Chiara Rawlins
Principal
Entire agreement clauses are often employed as a means of defining the parameters of an agreement. However, in reality such clauses are far from definitive and may be subject to a variety of limitations.
Standardised entire agreement clauses are common in contracts, and generally state that the contract constitutes the entire agreement between the parties.
They are employed by parties for a number of reasons, including to ensure the terms of a contract are limited to those express written terms, negating any contractual force that may be given to other statements, representations or terms which are not expressly included in the contract, or to provide certainty.
An operative entire agreement clause is not absolute. Terms can be implied into a contract notwithstanding an entire agreement clause.
Should a party seek to rely on a separate promissory statement, courts will look to all the circumstances surrounding the contract, including the fact that the parties agreed to the inclusion of an entire agreement clause despite the alleged existence of a separate promise. Much will depend on the wording of the clause and the context in which the clause is meant to operate.
Entire agreement clauses may be limited in several ways:
An entire agreement clause cannot exclude the operation of statute. It cannot for example exclude terms implied by the Competition and Consumer Act 2010 (Cth) (the Act).
To illustrate, notwithstanding an entire agreement clause, a party may not engage in misleading and deceptive conduct under s18 of the Act. However, the existence of an entire agreement clause may be used as evidence for lack of reliance on pre-contractual statements (see for example Keen Mar Corp Pty Ltd v Labrador Park Shopping Centre Pty Ltd (1989) 67 LGRA 238).

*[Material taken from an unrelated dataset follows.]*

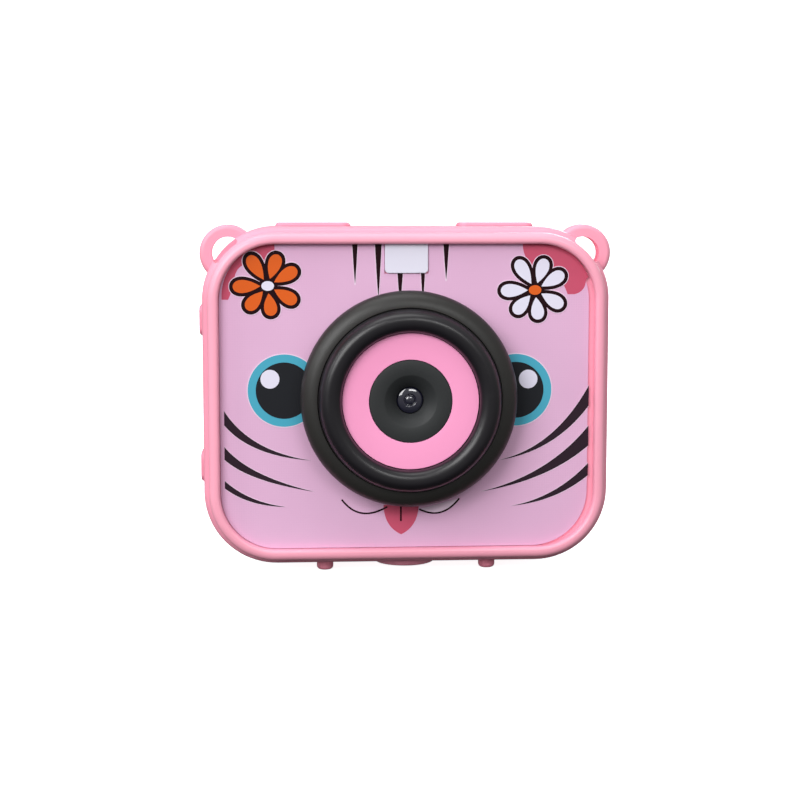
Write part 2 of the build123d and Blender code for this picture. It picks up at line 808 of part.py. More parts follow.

An entire agreement clause cannot preclude a claim or exclude liability for contractual misrepresentation where one party was aware of the other’s reliance on the pre-contractual representation not set out in the contract (see Arnot v Hill-Douglas [2006] NSWSC 429 [87]).
An entire agreement clause will not prevent rectification of a contract, provided there is clear evidence that a common mistake occurred during the recording of the agreement (see MacDonald v Shinko Australia Pty Ltd [1992] 2 Qd R 152).
Circumstances change over time (particularly in long-term contracts) which may necessitate amendments to what was originally contemplated by the parties.
Generally, written variations to contracts are required – and are certainly prudent, especially if there is an entire agreement clause. Many contracts also contain anti-oral variation clauses which state that any contract variations must be in writing signed by both parties. These clauses are included as a means of establishing the minimum requirements needed to effect change on the contract and to protect parties against unfounded allegations surrounding inadvertent contract variations.
However, it is important to recognise that oral agreements can be found to vary the terms of the contract even if an anti-oral variation clause is included.
Courts appear reluctant to reject an oral variation if it is clearly intended to be binding, even if the contract contained an anti-oral variation clause. Importantly however there must be clear evidence of an oral variation agreed by those who had the authority and intention to make it.
You can read more about oral variations to written contracts here.
The above discussion works to detail just a handful of means by which an operative entire agreement clause may be limited. This acts as a reminder that such clauses are not absolute, and as such, one must show caution in relying too heavily on them.